Lei do Sorteio

À frente de bolinhas com suas informações, jovens ansiosamente aguardam o resultado do sorteio militar em 1918

A Lei do Sorteio (n.º 1860, de 4 de janeiro de 1908) introduziu o serviço militar obrigatório para as Forças Armadas do Brasil, implantado de fato em 1916, substituindo o recrutamento forçado, o antigo “tributo de sangue”, e permitindo a constituição de uma reserva. O sorteio foi mecanismo de recrutamento de praças de 1916 a 1945, quando foi substituído pela convocação geral por classe, que é o modelo de serviço militar obrigatório existente no Brasil no século XXI. Outra lei de 1874 já havia determinado o sorteio, mas não foi aplicada pela resistência encontrada. Também polêmica, a lei de 1908 foi uma das principais reformas militares da Primeira República e teve efeitos duradouros na relação do Exército com a política e a sociedade brasileiras. Os argumentos de seus defensores permanecem como as justificativas oficiais para o serviço militar obrigatório mais de um século depois.

A reforma do recrutamento era causa de oficiais e políticos desde o século XIX. O sistema antigo era violento, ineficiente e fora do controle do Exército. Por ser característico de um poder central fraco, era abusado pelo coronelismo. Como o serviço militar era visto como degradante, o voluntariado não bastava para preencher as fileiras e a polícia prendia a “escória da sociedade” para servir. Os reformistas viam o sorteio militar como a forma mais moderna e racional de recrutamento. Sua referência era a Europa, onde desde a Guerra Franco-Prussiana (1870–1871) os Estados tinham corpos permanentes de oficiais (e alguns praças) e variáveis de praças; os jovens serviam por curtos períodos como soldados e seguiam a uma crescente reserva, que poderia ser rapidamente mobilizada durante uma guerra.

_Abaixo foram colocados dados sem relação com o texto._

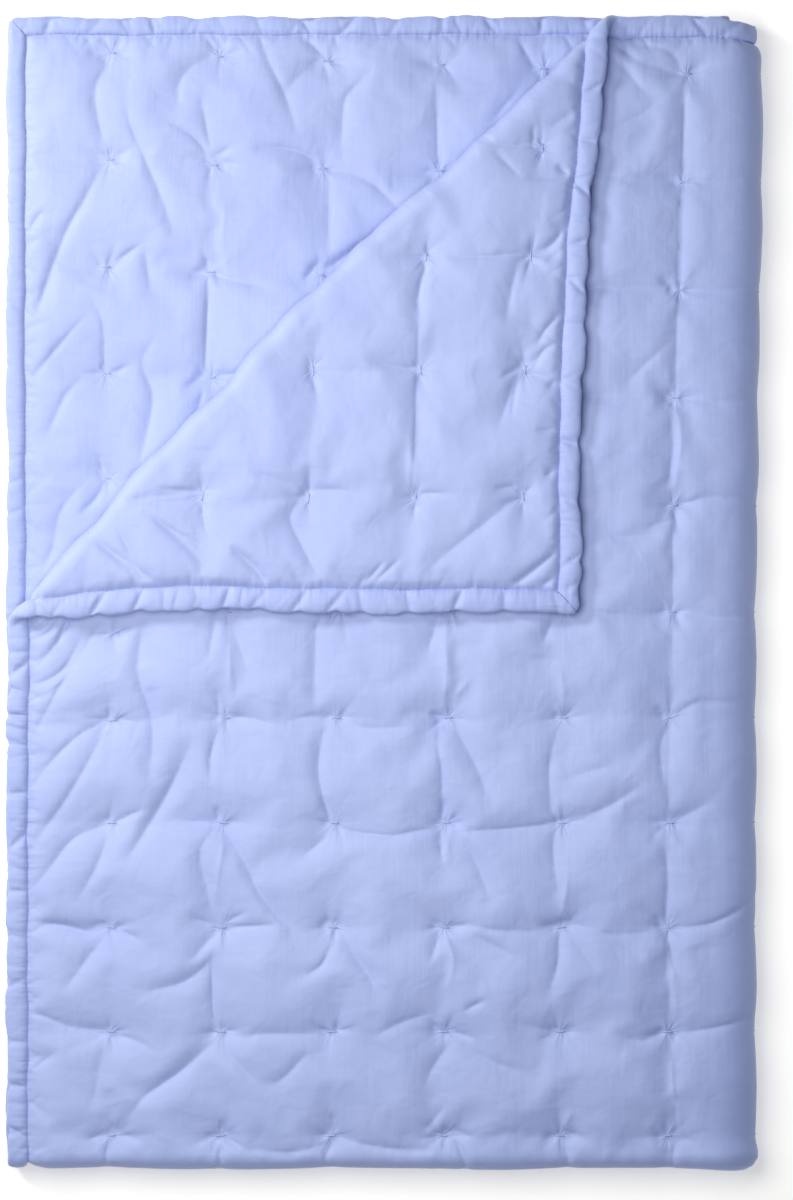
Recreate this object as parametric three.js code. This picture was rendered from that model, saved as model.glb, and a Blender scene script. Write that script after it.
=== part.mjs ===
// A tufted, padded bedspread with a bound edge, folded in four, with the top corner turned back.
// Millimetres. +Z is up, +Y runs from the tight fold at the foot to the free ends of the layers,
// and +X runs from the free sides to the fat fold. The origin is under the middle, on the surface.
//
// The cloth is first laid out flat, with u across, v along and w through its thickness, and each
// point is then carried through the folds: over the foot, round the side, and back at the corner.
import * as THREE from "three";
import { mergeVertices } from "three/addons/utils/BufferGeometryUtils.js";

// The cut cloth, and what the gathers round the tufts take up of its length.
const CUT_WIDTH = 1400;
const CUT_LENGTH = 2200;
const LENGTH_TAKEN_UP = 0.029;
const HALF_WIDTH = CUT_WIDTH / 2;
const HALF_LENGTH = (CUT_LENGTH / 2) * (1 - LENGTH_TAKEN_UP);

// Thickness of the padded cloth, from its middle to one face: at the crest of a puff, at a tuft,
// inside the binding, and on the shallow valley that runs from tuft to tuft.
const CREST = 6.4;
const TUFT = 2.2;
const EDGE = 1.5;
const VALLEY_SHARE = 0.88;
const DIMPLE_RADIUS = 22;
const TACK_HALF_WIDTH = 5;

// Padding is squeezed inside the foot fold, and more so at the corner where both folds meet.
const FOOT_SHARE = 0.82;
const CORNER_SHARE = 0.5;
const SQUEEZE_REACH = 40;

// The stack of four layers, and how far its lowest puffs are pressed flat by the surface.
const LAYER_PITCH = 13.5;
const PRESSED = 0.95;
const STACK_MIDDLE = 2 * LAYER_PITCH - PRESSED;

// The foot fold, and the side fold where the outer layers swing wide round the inner ones.
const FOOT_RADIUS = LAYER_PITCH / 2;
const FOOT_QUARTER = (Math.PI * FOOT_RADIUS) / 2;
const FOOT_STEPS = 2;
const SIDE_OUTER_REACH = 32.75;
const SIDE_INNER_RUN = 4;
const SIDE_QUARTER = 42.8;
const SIDE_STEPS = 3;

// The corner that is turned back. Its crease starts this far from the foot fold along the free
// side, and this far from the side fold along the end of the layer.
const CREASE_AT_SIDE = 524;
const CREASE_AT_END = 133;
const CREASE_RADIUS = LAYER_PITCH / 2;
const CREASE_LENGTH = Math.PI * CREASE_RADIUS;
const CREASE_STEPS = 8;

// Tuft columns, as distances from the free side: at the foot fold, at the end of the top layer
// and at the end of the layer under it. On the far half of the cloth they are evenly set.
const COLUMNS = [
  { foot: 96, top_end: 106, under_end: 96 },
  { foot: 198, top_end: 223, under_end: 196 },
  { foot: 301, top_end: 329, under_end: 297 },
  { foot: 405, top_end: 433, under_end: 402 },
  { foot: 513, top_end: 535, under_end: 497 },
  { foot: 613, top_end: 629, under_end: 602 },
];
const FAR_COLUMN_FIRST = 97;
const FAR_COLUMN_PITCH = 100.5;

// Tuft rows, as distances from the foot fold. The top layer and the layer under it each have
// this many. The top layer's middle rows sag towards the foot, and the under layer's rows slant,
// more so towards its end. The rows past the hidden ones show where the corner is turned back.
const ROWS = 11;
const ROW_PITCH = 98.6;
const FIRST_ROW_TOP = 28.7;
const FIRST_ROW_UNDER = 46.5;
const TOP_ROW_SAG = 6.5;
const UNDER_ROW_SLANT = 0.04;
const SLANT_CENTRE = -520;
const HIDDEN_ROWS = 6;

// Lines between two tufts, as shares of the way: the flanks of a puff, or its crest alone.
const FLANKS = [0.28, 0.72];
const CREST_ONLY = [0.5];
const FAN_SLANT = 0.37;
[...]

Como em tese todas as classes deveriam participar, os exércitos seriam a “nação em armas” e a “escola da nacionalidade”, conferindo unidade nacional.

Uma proposta de 1906, elaborada pelo deputado Alcindo Guanabara, foi enfim aprovada em 1908, com apoio entre os oficiais, a classe média urbana e a gestão do marechal Hermes da Fonseca no Ministério da Guerra. Para os militares que discutiam a reforma do Exército e seu fraco desempenho nas campanhas, havia motivos nítidos — preencher os claros no efetivo, formar reservas e não ficar para trás de países como Argentina e Chile, que já haviam implantado o serviço militar obrigatório a partir de 1900. Intelectuais como Olavo Bilac eram mais ambiciosos, vendo nele o nivelamento social e a disciplina e educação das massas, uma “missão civilizadora” a ser conduzida pelos oficiais. A lei foi controversa, sendo oposta por vários ângulos ideológicos e tanto nas grandes cidades quanto no interior. O movimento operário, em especial, fez oposição antimilitarista. A oposição popular, os cortes orçamentários e a perda de interesse da elite civil fizeram com que o sorteio não fosse aplicado de imediato.

Somente a repercussão da Primeira Guerra Mundial e uma campanha de relações públicas, com palestras de Olavo Bilac, deu novo fôlego à lei, e o primeiro sorteio foi realizado em dezembro de 1916. Sua implementação estava associada à criação dos Tiros de Guerra, que eram alternativa ao serviço convencional, à reorganização da ordem de batalha, construção de quartéis, suavização da disciplina, extinção da Guarda Nacional e outras transformações. Nas décadas seguintes, o sorteio sofreu com limitações administrativas e a insubmissão — milhares eram sorteados anualmente, mas por anos seguidos a maioria dos convocados não comparecia. A insubmissão só foi resolvida com medidas punitivas, exigindo o certificado de alistamento. Contrariamente às expectativas dos defensores da lei, não houve nivelamento social, e as baixas patentes militares continuaram ocupadas pela classe baixa. Ainda assim, o sorteio teve sucesso em captar recrutas, sua seleção tornou-se mais criteriosa e lentamente a reputação dos soldados melhorou. O efetivo do Exército cresceu de 18 mil em 1915 a 93 mil em 1940, gradativamente fortalecendo o poder central contra as oligarquias locais. O Exército alcançou toda a sociedade e teve maior capacidade de difundir sua visão de mundo. A Marinha e a Força Aérea Brasileira (criada em 1941) aproveitaram-se menos dessa instituição.